# Bridging the Gap: Integrating Pain into the Age-Friendly Health Systems 4Ms Framewor

**Authors:** Beth Hogans, Raya Kheirbek

PMC · DOI: 10.1093/geroni/igaf122.2186 · Innovation in Aging · 2025-12-31

## TL;DR

This paper argues that pain should be integrated into geriatric healthcare frameworks to improve patient outcomes and quality of life.

## Contribution

The paper introduces pain as a critical fifth component in the 4Ms geriatric care framework, highlighting its bidirectional influence on patient priorities, medications, cognition, and mobility.

## Key findings

- Pain significantly impacts all four domains of the 4Ms framework, influencing patient priorities, medications, cognition, and mobility.
- Pain contributes to multimorbidity and affects healthcare utilization and social determinants of health.
- Integrating pain into geriatric care models can lead to better healthcare policies and improved quality of life for older adults.

## Abstract

Pain is a prevalent yet often underrecognized factor in geriatric healthcare, significantly influencing quality of life, functional independence, medication use, and cognitive health. The 4Ms framework of Age-Friendly Health Systems (AFHS)—What Matters, Medication, Mentation, and Mobility—has redefined geriatric care by emphasizing patient-centered approaches. However, pain is not explicitly addressed within this model, despite its profound impact across all four domains. We hypothesize that pain has bidirectional relevance to each M and plays a crucial role in geriatric multicomplexity, the proposed ‘5th M’. Objective: This review explores the relationship between pain, the 4Ms, and geriatric multicomplexity, evaluating how pain influences each domain individually and collectively while assessing the potential consequences of its exclusion from AFHS frameworks.
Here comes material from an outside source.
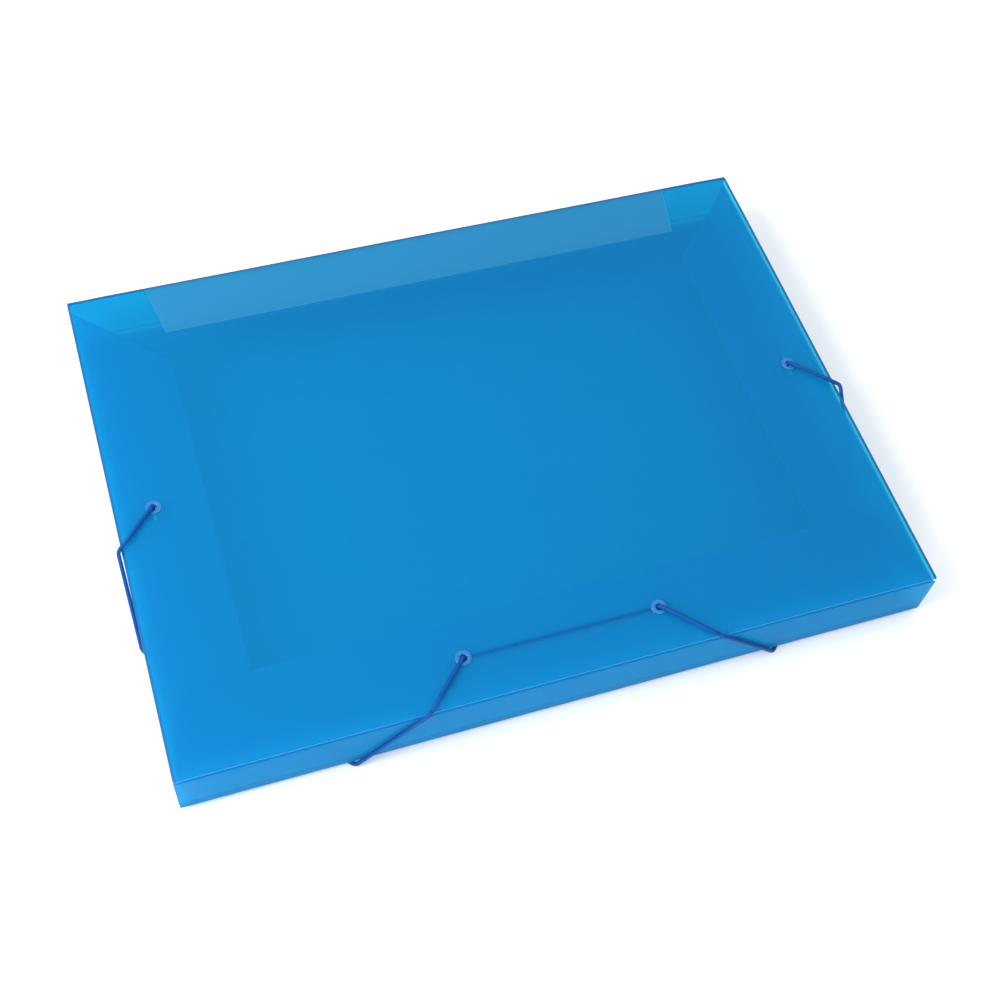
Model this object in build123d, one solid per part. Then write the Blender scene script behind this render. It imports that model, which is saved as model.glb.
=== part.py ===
from build123d import *
import math
import os

# An elastic-band document box, folded from one die-cut and creased sheet of polypropylene.
# A second sheet, the lid, is welded on a tab along the spine. Four eyelets in the lid hold one elastic
# cord, whose two loops go round the front corners and under the base. All sizes are in millimetres.
# The frame: X runs left to right along the spine, Y from the front edge to the spine, Z up.
# The origin is on the surface that the box lies on, at the middle of its length and depth.

# The box as folded
WIDTH = 335.0  # left wall to right wall, outside
DEPTH = 245.0  # front wall to spine, outside
HEIGHT = 28.5  # underside of the base to top of the lid
SHEET = 0.7  # thickness of the polypropylene sheet

# Creases and slack
CREASE_SLACK = 0.1  # between a crease's round edge and the panel that folds on it
PANEL_SLACK = 0.4  # between panels that stand or lie next to each other
WELD_SETBACK = 0.3  # the lid sheet stops this far short of the spine crease

# Flaps and tab
SIDE_FLAP = 40.0  # reach of the left and right flaps
FRONT_FLAP = 40.0  # reach of the front flap
FLAP_END_SLACK = 3.0  # from a side flap's end to the front wall or the spine
FRONT_FLAP_TAPER = 8.0  # how much narrower the front flap gets on each side
FLAP_CORNER = 6.0  # corner radius of the flaps
TAB_REACH = 29.0  # depth of the tab under the lid
TAB_END = 35.5  # from the tab's end to the side of the box, at the crease
TAB_TAPER = 5.5  # how much further in the tab's end is at its front edge
TAB_CORNER = 2.0
LID_CORNER = 1.0

# Elastic cord
CORD = 1.8  # diameter
CORD_SLACK = 0.4  # between the cord and the faces it passes
EYELET_SLACK = 0.2  # between the cord and an eyelet's rim
EDGE_BEND = 3.0  # bend radius of the cord's middle round an edge of the box
EYELET_BEND = 1.7  # bend radius of the cord's middle at an eyelet

# Eyelets
EYELET_HOLE = 3.0  # inside diameter
EYELET_BARREL = 4.4  # outside diameter of the barrel, and the hole in the lid
EYELET_FLANGE = 7.0  # diameter of the visible flange
EYELET_CURL = 6.2  # diameter of the rolled edge under the lid
EYELET_RIM = 0.4  # thickness of the flange and of the rolled edge
SIDE_EYELET_IN = 17.0  # from the side of the box
SIDE_EYELET_FROM_FRONT = 124.5
FRONT_EYELET_IN = 20.0  # from the front of the box
FRONT_EYELETS_APART = 87.0

# T-shaped clips crimped on the cord's ends
CLIP_BAR = 1.6  # diameter
CLIP_LENGTH = 12.0
CLIP_NECK = 2.4  # diameter of the neck that grips the cord
CLIP_SLACK = 0.1  # between the bar and the eyelet's rolled edge

# Heights
bead = SHEET / 2
cord_radius = CORD / 2
base_bottom = CORD + CORD_SLACK  # the front corners rest on the two loops of the cord
base_top = base_bottom + SHEET
lid_top = base_bottom + HEIGHT
lid_bottom = lid_top - SHEET
cord_over_lid = lid_top + EYELET_RIM + EYELET_SLACK + cord_radius
cord_under_lid = lid_bottom - EYELET_RIM - EYELET_SLACK - cord_radius
front_flap_top = cord_under_lid - cord_radius - PANEL_SLACK
side_flap_top = front_flap_top - SHEET - PANEL_SLACK

# Crease lines
cord_proud = CORD_SLACK + CORD  # how far the cord stands out from a wall
y_back = (DEPTH + cord_proud) / 2
y_front = y_back - DEPTH
x_side = WIDTH / 2
x_side_crease = x_side - bead
y_front_crease = y_front + bead
y_spine_crease = y_back - bead
z_base_crease = base_bottom + bead
z_side_flap_crease = side_flap_top - bead
z_front_flap_crease = front_flap_top - bead
z_lid_crease = lid_bottom - bead
fold_off = bead + CREASE_SLACK  # a folding panel starts this far from its crease line
side_wall_end = SHEET + PANEL_SLACK  # a side wall stops this far inside the front wall and the spine


def block(low, high):
    """A box between two corners."""
    size = [b - a for a, b in zip(low, high)]
    middle = [(a + b) / 2 for a, b in zip(low, high)]
    return Pos(*middle) * Box(*size)


def bead_along_x(y, z, x_from, x_to):
    """The round edge of a sheet at a crease that runs along X."""
    return Pos((x_from + x_to) / 2, y, z) * Rot(0, 90, 0) * Cylinder(bead, x_to - x_from)


def bead_along_y(x, z, y_from, y_to):
    """The round edge of a sheet at a crease that runs along Y."""
    return Pos(x, (y_from + y_to) / 2, z) * Rot(90, 0, 0) * Cylinder(bead, y_to - y_from)


def flat_panel(points, rounded, radius, bottom):
    """A level sheet with the outline's points, of which the numbered ones get a corner radius."""
    outline = Polygon(*points, align=None)
    near = [Vector(*points[i]) for i in rounded]
    corners = [v for v in outline.vertices() if any((Vector(v.X, v.Y) - p).length < 0.01 for p in near)]
    outline = fillet(corners, radius)
    return extrude(Pos(0, 0, bottom) * outline, amount=SHEET)


def base_panel():
    """The floor of the box, with a round edge on each of its four creases."""
    low = (-x_side_crease, y_front_crease, base_bottom)
    high = (x_side_crease, y_spine_crease, base_top)
    panel = block(low, high)
    for x in (-x_side_crease, x_side_crease):
        panel += bead_along_y(x, z_base_crease, y_front_crease, y_spine_crease)
    for y in (y_front_crease, y_spine_crease):
        panel += bead_along_x(y, z_base_crease, -x_side_crease, x_side_crease)
    return panel


def spine_panel():
    """The back of the box, between the base crease and the lid crease."""
    low = (-x_side, y_back - SHEET, z_base_crease + fold_off)
    high = (x_side, y_back, z_lid_crease)
    return block(low, high) + bead_along_x(y_spine_crease, z_lid_crease, -x_side, x_side)


def front_wall():
    """The front of the box, between the base crease and the front flap crease."""
    low = (-x_side, y_front, z_base_crease + fold_off)
    high = (x_side, y_front + SHEET, z_front_flap_crease)
    return block(low, high) + bead_along_x(y_front_crease, z_front_flap_crease, -x_side, x_side)


def side_wall(side):
    """The left (-1) or right (1) wall, which stands between the front wall and the spine."""
    y_from = y_front + side_wall_end
    y_to = y_back - side_wall_end
    x_inner = side * (x_side - SHEET)
    x_outer = side * x_side
    low = (min(x_inner, x_outer), y_from, z_base_crease + fold_off)
    high = (max(x_inner, x_outer), y_to, z_side_flap_crease)
    return block(low, high) + bead_along_y(side * x_side_crease, z_side_flap_crease, y_from, y_to)


def side_flap(side):
    """The left or right flap. Its ends slope at 45 degrees, so that it clears the lid and the front flap."""
    x_crease = side * (x_side_crease - fold_off)
    x_edge = side * (x_side - SIDE_FLAP)
    slope = abs(x_edge - x_crease)
    y_from = y_front + FLAP_END_SLACK
    y_to = y_back - FLAP_END_SLACK
    points = [(x_crease, y_from), (x_edge, y_from + slope), (x_edge, y_to - slope), (x_crease, y_to)]
    return flat_panel(points, (1, 2), FLAP_CORNER, side_flap_top - SHEET)


def front_flap():
    """The flap folded in from the top of the front wall, over the side flaps."""
    x_crease = x_side - side_wall_end
    x_edge = x_crease - FRONT_FLAP_TAPER
    y_crease = y_front_crease + fold_off
    y_edge = y_front + FRONT_FLAP
    points = [(-x_crease, y_crease), (x_crease, y_crease), (x_edge, y_edge), (-x_edge, y_edge)]
    return flat_panel(points, (2, 3), FLAP_CORNER, front_flap_top - SHEET)


def lid_tab():
    """The tab beyond the lid crease, which the lid sheet is welded on."""
    x_crease = x_side - TAB_END
    x_edge = x_crease - TAB_TAPER
    y_crease = y_spine_crease - fold_off
    y_edge = y_back - TAB_REACH
    points = [(-x_crease, y_crease), (x_crease, y_crease), (x_edge, y_edge), (-x_edge, y_edge)]
    return flat_panel(points, (2, 3), TAB_CORNER, lid_bottom - SHEET)


side_eyelet_x = x_side - SIDE_EYELET_IN
side_eyelet_y = y_front + SIDE_EYELET_FROM_FRONT
front_eyelet_x = FRONT_EYELETS_APART / 2
front_eyelet_y = y_front + FRONT_EYELET_IN
eyelet_places = {
    "eyelet_side_left": (-side_eyelet_x, side_eyelet_y),
    "eyelet_side_right": (side_eyelet_x, side_eyelet_y),
    "eyelet_front_left": (-front_eyelet_x, front_eyelet_y),
    "eyelet_front_right": (front_eyelet_x, front_eyelet_y),
}


def lid_panel():
    """The lid sheet, with the four holes for the eyelets."""
    y_edge = y_spine_crease - WELD_SETBACK
    points = [(-x_side, y_front), (x_side, y_front), (x_side, y_edge), (-x_side, y_edge)]
    panel = flat_panel(points, (0, 1, 2, 3), LID_CORNER, lid_bottom)
    for x, y in eyelet_places.values():
        panel -= Pos(x, y, lid_bottom + bead) * Cylinder(EYELET_BARREL / 2, 2 * SHEET)
    return panel


def eyelet(x, y):
    """A barrel with a flange over the lid and a rolled edge under it, turned in one piece."""
    inner = EYELET_HOLE / 2
    outer = EYELET_BARREL / 2
    top = lid_top + EYELET_RIM
    bottom = lid_bottom - EYELET_RIM
    flange = EYELET_FLANGE / 2
    curl = EYELET_CURL / 2
    profile = Polyline(
        (inner, bottom),
        (curl, bottom),
        (curl, lid_bottom),
        (outer, lid_bottom),
        (outer, lid_top),
        (flange, lid_top),
        (flange, top),
        (inner, top),
        close=True,
    )
    ring = revolve(Plane.XZ * make_face(profile), Axis.Z)
    soft = [e for e in ring.edges() if abs(e.center().Z - top) < 0.01 and e.length > math.pi * 2 * outer]
    ring = fillet(soft, EYELET_RIM * 0.6)
    return Pos(x, y, 0) * ring


def cord_clip(side):
    """A T-shaped clip: a bar across the eyelet, under the lid, and a neck that grips the cord's end."""
    x = side * side_eyelet_x
    z_bar = lid_bottom - EYELET_RIM - CLIP_SLACK - CLIP_BAR / 2
    bar = Pos(x, side_eyelet_y, z_bar) * Rot(90, 0, 0) * Cylinder(CLIP_BAR / 2, CLIP_LENGTH)
    neck_height = lid_bottom - z_bar
    neck = Pos(x, side_eyelet_y, z_bar + neck_height / 2) * Cylinder(CLIP_NECK / 2, neck_height)
    return bar + neck


def loop_points():
    """The right-hand loop's corners, from the front eyelet to the clip.

    The cord is taut, so it lies on the straight line between the two eyelets on the box's faces laid
    flat: lid, front wall, base, side wall, lid. along runs from the side eyelet towards the front eyelet
    across the box, and down runs from the side eyelet towards the front.
    """
    stand_off = cord_radius + CORD_SLACK
    x_run = x_side + stand_off
    y_run = y_front - stand_off
    z_low = cord_radius
    rise = cord_over_lid - z_low
    over_side = x_run - side_eyelet_x
    down_to_front = side_eyelet_y - y_run
    along_total = over_side + rise + (x_run - front_eyelet_x)
    down_total = down_to_front + rise + (front_eyelet_y - y_run)
    steepness = down_total / along_total
    x_front_low = x_run - (down_to_front / steepness - over_side - rise)
    x_front_high = x_run - ((down_to_front + rise) / steepness - over_side - rise)
    return [
        (front_eyelet_x, front_eyelet_y, cord_under_lid),
        (front_eyelet_x, front_eyelet_y, cord_over_lid),
        (x_front_high, y_run, cord_over_lid),
        (x_front_low, y_run, z_low),
        (x_run, side_eyelet_y - steepness * (over_side + rise), z_low),
        (x_run, side_eyelet_y - steepness * over_side, cord_over_lid),
        (side_eyelet_x, side_eyelet_y, cord_over_lid),
        (side_eyelet_x, side_eyelet_y, lid_bottom),
    ]


def elastic_cord():
    """The whole elastic, from the left clip round both front corners to the right clip."""
    right = loop_points()
    left = [(-x, y, z) for x, y, z in reversed(right)]
    half_radii = [EYELET_BEND] * 2 + [EDGE_BEND] * 4 + [EYELET_BEND]
    radii = half_radii[::-1] + half_radii
    path = FilletPolyline(*left, *right, radius=radii)
    section = Plane(origin=path @ 0, z_dir=path % 0) * Circle(cord_radius)
    tube = sweep(section, path=path)
    expected = math.pi * cord_radius**2 * path.length
    print("elastic cord: length", round(path.length, 1), "mm, bend radii", radii)
    print("elastic cord: volume", round(tube.volume, 1), "mm3, section times length", round(expected, 1))
    return tube


parts = {
    "base_panel": base_panel(),
    "spine_panel": spine_panel(),
    "lid_tab": lid_tab(),
    "lid_panel": lid_panel(),
    "front_wall": front_wall(),
    "front_flap": front_flap(),
    "left_wall": side_wall(-1),
    "left_flap": side_flap(-1),
    "right_wall": side_wall(1),
    "right_flap": side_flap(1),
    "cord_clip_left": cord_clip(-1),
    "cord_clip_right": cord_clip(1),
    "elastic_cord": elastic_cord(),
}
for eyelet_name, (eyelet_x, eyelet_y) in eyelet_places.items():
    parts[eyelet_name] = eyelet(eyelet_x, eyelet_y)

os.makedirs("parts", exist_ok=True)
for name, solid in parts.items():
    export_step(solid, f"parts/{name}.step")
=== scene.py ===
# %% [markdown]
# # An elastic document box in translucent polypropylene
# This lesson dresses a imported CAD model: a shallow box folded from one creased plastic sheet, with a lid
# welded on along the spine and one elastic cord round its front corners. The CAD holds the sizes, the
# creases and the joints. Blender adds what the eye needs: sheets with rounded cut edges that aren't
# perfectly flat, plastic that lets light and shapes through, moulded eyelets and a braided cord.

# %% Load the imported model
import bpy
import bmesh
import math
from mathutils import Matrix, Vector, noise


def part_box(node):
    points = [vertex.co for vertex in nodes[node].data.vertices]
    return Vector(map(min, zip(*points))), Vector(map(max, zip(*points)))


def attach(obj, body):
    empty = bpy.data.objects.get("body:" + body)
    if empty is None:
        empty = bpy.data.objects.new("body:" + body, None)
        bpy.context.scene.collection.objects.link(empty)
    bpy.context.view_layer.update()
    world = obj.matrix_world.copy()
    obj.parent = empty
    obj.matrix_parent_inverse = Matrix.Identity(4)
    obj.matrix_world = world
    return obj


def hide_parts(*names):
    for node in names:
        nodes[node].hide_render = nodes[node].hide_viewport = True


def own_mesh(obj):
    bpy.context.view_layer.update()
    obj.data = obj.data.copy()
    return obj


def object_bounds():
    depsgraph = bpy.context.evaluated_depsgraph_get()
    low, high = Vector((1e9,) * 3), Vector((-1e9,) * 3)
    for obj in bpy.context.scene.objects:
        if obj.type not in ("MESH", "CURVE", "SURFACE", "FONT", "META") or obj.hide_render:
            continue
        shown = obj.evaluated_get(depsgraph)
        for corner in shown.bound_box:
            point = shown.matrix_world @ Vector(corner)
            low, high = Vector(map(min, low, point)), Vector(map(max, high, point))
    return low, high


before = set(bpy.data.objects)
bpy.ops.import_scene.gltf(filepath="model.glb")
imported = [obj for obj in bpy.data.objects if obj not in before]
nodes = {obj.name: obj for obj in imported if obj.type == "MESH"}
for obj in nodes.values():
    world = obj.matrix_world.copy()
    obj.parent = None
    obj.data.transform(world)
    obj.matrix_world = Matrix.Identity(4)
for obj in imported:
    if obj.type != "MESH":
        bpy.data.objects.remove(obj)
cad_low, cad_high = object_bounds()
MM = 0.001
print("CAD box in mm:", [round(x / MM, 1) for x in (*cad_low, *cad_high)])

# %% [markdown]
# ## Sizes read from the frame
# Every piece goes where the CAD says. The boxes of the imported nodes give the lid's top and bottom, the
# eyelets' centres and the sheet's thickness, so nothing here has to be measured twice.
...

A comprehensive literature synthesis was conducted, analyzing peer-reviewed studies, clinical guidelines, and policy documents on pain, aging, and the 4Ms/5Ms models. Key focus areas included pain-associated conditions, barriers to effective management, pharmacological and non-pharmacological treatments, and cognitive and mobility impairments.

Pain profoundly affects patient priorities, increases polypharmacy risks, contributes to cognitive decline, and exacerbates functional limitations. It is both a consequence and a driver of multimorbidity, influencing healthcare utilization and social determinants of health.

Integrating pain into AFHS models as a core component is essential for optimizing geriatric care. Recognizing its role across the 4Ms will lead to more effective healthcare policies, improved patient-centered treatment strategies, and enhanced quality of life for older adults. A policy shift toward routine pain assessment and multimodal management strategies is urgently needed.